/---

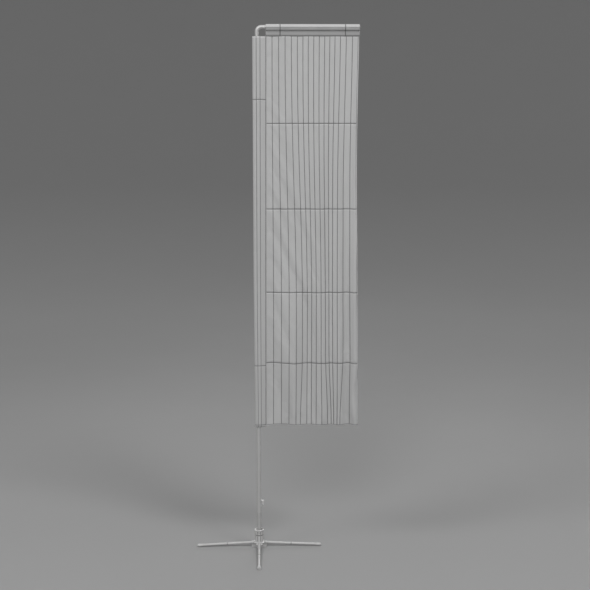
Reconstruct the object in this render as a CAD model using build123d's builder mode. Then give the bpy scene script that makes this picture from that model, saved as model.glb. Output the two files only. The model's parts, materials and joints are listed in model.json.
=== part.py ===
from build123d import *
from math import cos, pi, radians, sin
import os

# A free-standing block flag: a rectangular banner on an L-shaped pole, turning on a folding cross base.
# Frame: +Z up, origin on the floor under the spindle. The flag reaches towards +X.

# ---- driving dimensions, mm ----

# Pole and arm: one tube size, a quarter bend at the top
TUBE_RADIUS = 13.0
TUBE_BORE = 11.5
ARM_HEIGHT = 3585.5
BEND_RADIUS = 32.0
POLE_FOOT = 122.8
POLE_JOINTS = (1222.0, 2322.0, 3422.0)
ELBOW_REACH = 141.0
ARM_REACH = 668.0
SPIGOT_RADIUS = 11.4
SPIGOT_DEPTH = 80.0
SPIGOT_STOP = 2.0
FOOT_SLEEVE_RADIUS = 14.8
FOOT_SLEEVE_TOP = 250.0

# Legs: four tubes hinged at the hub, drooping to their feet
LEG_TURNS = {"right": 0, "back": 90, "left": 180, "front": 270}
LEG_RADIUS = 9.0
LEG_BORE = 7.5
LEG_REACH = 434.0
PIVOT_REACH = 45.0
PIVOT_HEIGHT = 28.0
TIP_HEIGHT = 9.2
LEG_INNER_END = -10.0
LEG_BAND_AT = 176.0
LEG_BAND_WIDTH = 8.0
LEG_BAND_RADIUS = 10.6
TUBE_END_IN_FOOT = 376.0
FOOT_START = 342.0
# Foot sections: distance from the pivot, half width, half height
FOOT_SECTIONS = ((342.0, 10.6, 10.4), (364.0, 11.4, 10.4), (384.0, 13.4, 10.2), (389.4, 11.8, 8.4))

# Hub casting
HUB_CORE_RADIUS = 28.0
HUB_HEIGHT = 36.0
HUB_FLOOR = 8.0
HUB_BORE = 15.6
DISC_RADIUS = 42.0
DISC_BOTTOM = 31.0
EAR_GAP = 18.8
EAR_THICKNESS = 4.6
EAR_REACH = 53.0
SLOT_ROOT = 31.0

# Pivot bolts, M6
BOLT_RADIUS = 3.0
BOLT_HOLE = 3.05
BUSH_RADIUS = 4.5
WASHER_THICKNESS = 1.2
BOLT_HEAD_HEIGHT = 4.0
NUT_HEIGHT = 5.0

# Bearing housing, bearings and spindle
BEARING_RADIUS = 17.5
BEARING_BORE = 8.5
BEARING_WIDTH = 10.0
BALL_PITCH_RADIUS = 13.0
BALL_RADIUS = 2.4
BALL_COUNT = 9
HOUSING_BORE = 15.0
HOUSING_TOP = 85.0
SCREW_CIRCLE = 22.0
SCREW_RADIUS = 2.45
# Grip flutes down the housing and the collar
FLUTE_COUNT = 8
FLUTE_CENTRE = 29.5
FLUTE_RADIUS = 3.5
SPINDLE_BOTTOM = 22.0
SPINDLE_TOP = 290.0
SPINDLE_SEAT = 12.0

# Rotating collar
COLLAR_RADIUS = 28.0
COLLAR_BOTTOM = 87.0
LIP_RADIUS = 32.0
LIP_BOTTOM = 118.5
COLLAR_TOP = 125.0
RECESS_RADIUS = 25.5
RECESS_FLOOR = 121.0
GRUB_HEIGHT = 103.0

# Tension hook on the pole
HOOK_BOTTOM = 290.0
HOOK_TOP = 355.0
HOOK_SADDLE_RADIUS = 15.0
HOOK_ARM_HEIGHT = 340.0
HOOK_TIP_HEIGHT = 308.0
HOOK_REACH = 34.0
HOOK_PLATE = 5.0
HOOK_TONGUE = 11.0
HOOK_HALF_WIDTH = 6.5
RIVET_HEIGHTS = (298.5, 347.0)

# Flag: pole sleeve, top sleeve and panel
CLOTH = 1.8
FLAG_RIGHT = 680.0
FLAG_TOP = 3525.0
PANEL_BOTTOM = 883.0
SLEEVE_BOTTOM = 872.0
SLEEVE_TOP_EDGES = (-29.0, 58.0)
SLEEVE_BOTTOM_EDGES = (-23.0, 48.0)
SLEEVE_HALF_DEPTH = 17.2
TOP_SLEEVE_START = 59.0
TOP_SLEEVE_SLACK = 3.6
# Folds along the panel's lower edge: one broad bulge forward, and ripples that tighten towards the fly
BULGE_DEPTH = 46.0
BULGE_TURN = 2.2
RIPPLE_DEPTH = 18.0
RIPPLE_PITCH = 0.28
RIPPLE_POWER = 1.9
RIPPLE_START = 0.34

FLOOR = Plane.XY
leg_length = LEG_REACH - PIVOT_REACH
droop_drop = (PIVOT_HEIGHT - TIP_HEIGHT) / leg_length

os.makedirs("parts", exist_ok=True)


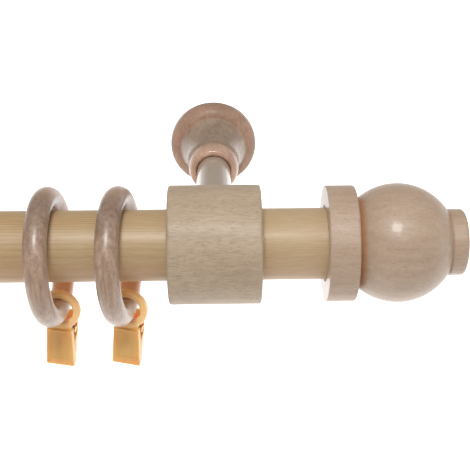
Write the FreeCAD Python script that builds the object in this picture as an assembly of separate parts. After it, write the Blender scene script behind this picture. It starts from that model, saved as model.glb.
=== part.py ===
import FreeCAD, Part
import math
import os

from FreeCAD import Placement, Rotation, Vector

# Wooden curtain rod on two closed-sleeve brackets, with ball finials and clip rings.
# Millimetres. X runs along the rod, Y into the wall (wall face at Y = 0), Z is up.
# The origin is on the wall face, midway between the two wall fixings, at the rod's height.

# Overall layout
BRACKET_SPACING = 600.0
WALL_PROJECTION = 100.0
ROD_DIAMETER = 28.0
ROD_OVERHANG = 51.0
ROD_END_CHAMFER = 0.8

# Bracket sleeve
SLEEVE_DIAMETER = 46.4
SLEEVE_WIDTH = 35.8
SLEEVE_EDGE_ROUND = 1.2
SLEEVE_MOUTH_ROUND = 0.6
ROD_FIT_CLEARANCE = 0.15

# Bracket arm
ARM_FRONT_DIAMETER = 15.6
ARM_REAR_DIAMETER = 14.4
ARM_SOCKET_FLOOR = 2.2
GLUE_CLEARANCE = 0.05

# Wall rose
ROSE_DIAMETER = 39.6
ROSE_RIM_THICKNESS = 3.0
ROSE_BAND_WIDTH = 4.5
ROSE_BAND_HEIGHT = 5.2
ROSE_LENGTH = 34.0
ROSE_LIP_DIAMETER = 22.2
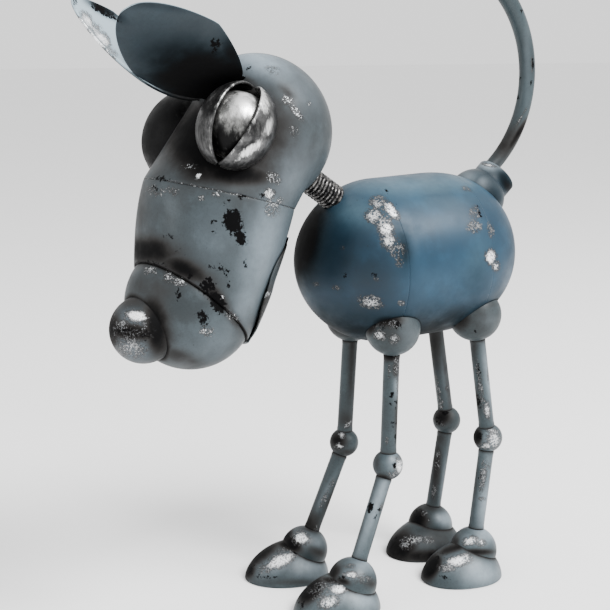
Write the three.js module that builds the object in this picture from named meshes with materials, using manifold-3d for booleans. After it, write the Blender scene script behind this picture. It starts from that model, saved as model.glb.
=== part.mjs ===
// Scrap metal dog sculpture: domed sheet steel body and head, ball joints, rod legs and a rod tail.
// Millimetres, +Z up. The dog faces -Y and its own left side is +X.
// The pieces are drawn in the dog's own frame, with x = 0 midway between its legs, y = 0 midway
// between its ankles and z = 0 on the ground. At the end the whole dog is moved so that the origin
// is under the middle of its bounding box.
import * as THREE from "three";
import { mergeVertices } from "three/addons/utils/BufferGeometryUtils.js";
import Module from "manifold-3d";

const wasm = await Module();
wasm.setup();

const DEG = Math.PI / 180;

// Clearance between pieces that are welded to each other.
const GAP = 0.3;

// Body: a short straight band between two deep domes, lying along Y and rising to the rear.
const BODY_RADIUS = 67.3;
const BODY_STRAIGHT = 48;
const FRONT_DEPTH = 70.3;
const REAR_DEPTH = 75;
const FRONT_POWER = 1.93;
const REAR_POWER = 2.28;
const BODY_Y = 6.1;
const BODY_Z = 280.5;
const BODY_TILT = 0.037;
const FRONT_SEAM = -36;
const REAR_SEAM = 46;
const DOME_STEPS = 6;
const BODY_SIDES = 26;

// Legs: a half-sunk hip ball, two rods with a knee ball between them, an ankle dome and a foot.
const ROD_RADIUS = 6.6;
const ROD_SIDES = 9;
const HIP_RADIUS = 22.3;
const KNEE_RADIUS = 12.5;
const ANKLE_RADIUS = 20.3;
const FRONT_LEG = { knee: [34.7, -27.5, 114.4], ankle: [40, -64.3, 21.4] };
const REAR_LEG = { knee: [30.4, 78.5, 120.1], ankle: [32.7, 64.4, 20.9] };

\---

Transcribe, exactly and without additions, the lines of the records above, beginning with the line that contains "Write the FreeCAD" and ending with the line that contains "from FreeCAD import", both included.

Write the FreeCAD Python script that builds the object in this picture as an assembly of separate parts. After it, write the Blender scene script behind this picture. It starts from that model, saved as model.glb.
=== part.py ===
import FreeCAD, Part
import math
import os

from FreeCAD import Placement, Rotation, Vector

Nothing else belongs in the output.